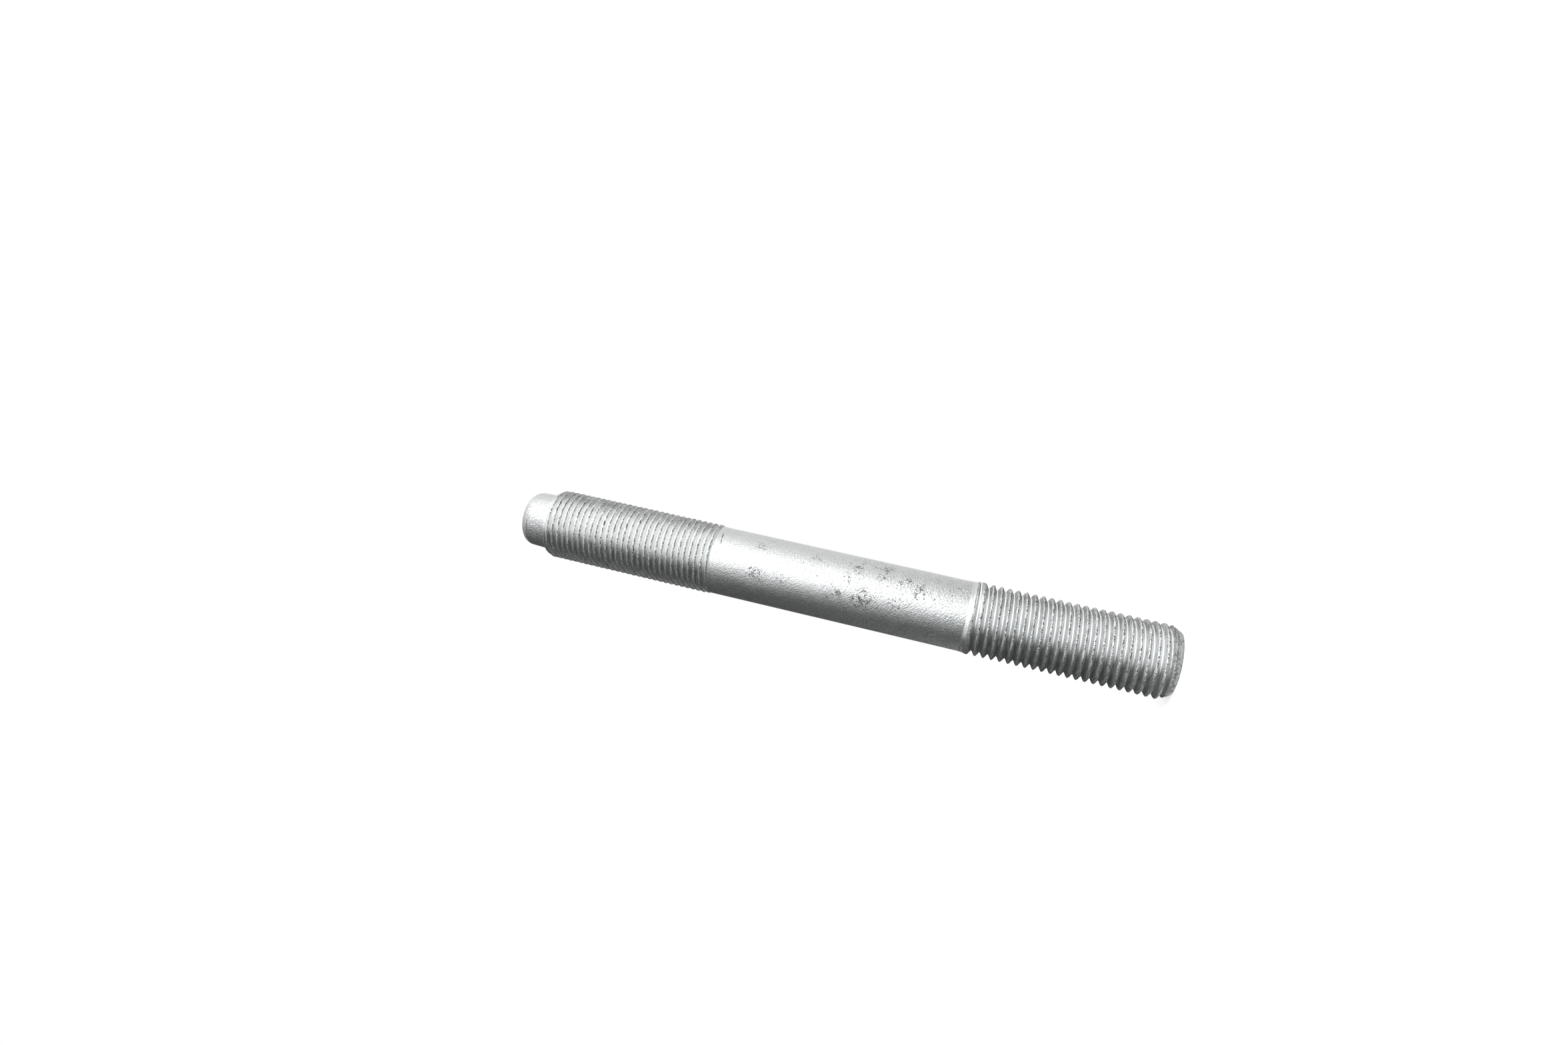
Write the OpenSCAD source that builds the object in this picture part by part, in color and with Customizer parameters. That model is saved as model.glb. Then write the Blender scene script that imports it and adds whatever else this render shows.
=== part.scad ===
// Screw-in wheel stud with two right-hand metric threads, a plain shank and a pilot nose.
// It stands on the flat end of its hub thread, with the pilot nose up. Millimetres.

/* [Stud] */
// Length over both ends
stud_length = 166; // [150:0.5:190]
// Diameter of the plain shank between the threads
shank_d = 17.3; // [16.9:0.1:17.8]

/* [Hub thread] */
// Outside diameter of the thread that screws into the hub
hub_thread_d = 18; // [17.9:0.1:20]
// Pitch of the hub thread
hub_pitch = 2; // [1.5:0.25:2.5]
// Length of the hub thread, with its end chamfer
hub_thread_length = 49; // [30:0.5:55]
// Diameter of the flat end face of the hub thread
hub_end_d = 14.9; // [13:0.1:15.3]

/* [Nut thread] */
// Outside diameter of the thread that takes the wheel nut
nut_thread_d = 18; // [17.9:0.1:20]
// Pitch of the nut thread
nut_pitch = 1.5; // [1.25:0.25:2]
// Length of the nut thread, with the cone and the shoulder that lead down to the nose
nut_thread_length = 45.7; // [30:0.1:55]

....

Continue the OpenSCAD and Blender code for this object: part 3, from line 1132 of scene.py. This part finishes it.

....

Extract, from the listing above, every line where the string "OpenSCAD" occurs.

--- Response to this task ---
Write the OpenSCAD source that builds the object in this picture part by part, in color and with Customizer parameters. That model is saved as model.glb. Then write the Blender scene script that imports it and adds whatever else this render shows.
Continue the OpenSCAD and Blender code for this object: part 3, from line 1132 of scene.py. This part finishes it.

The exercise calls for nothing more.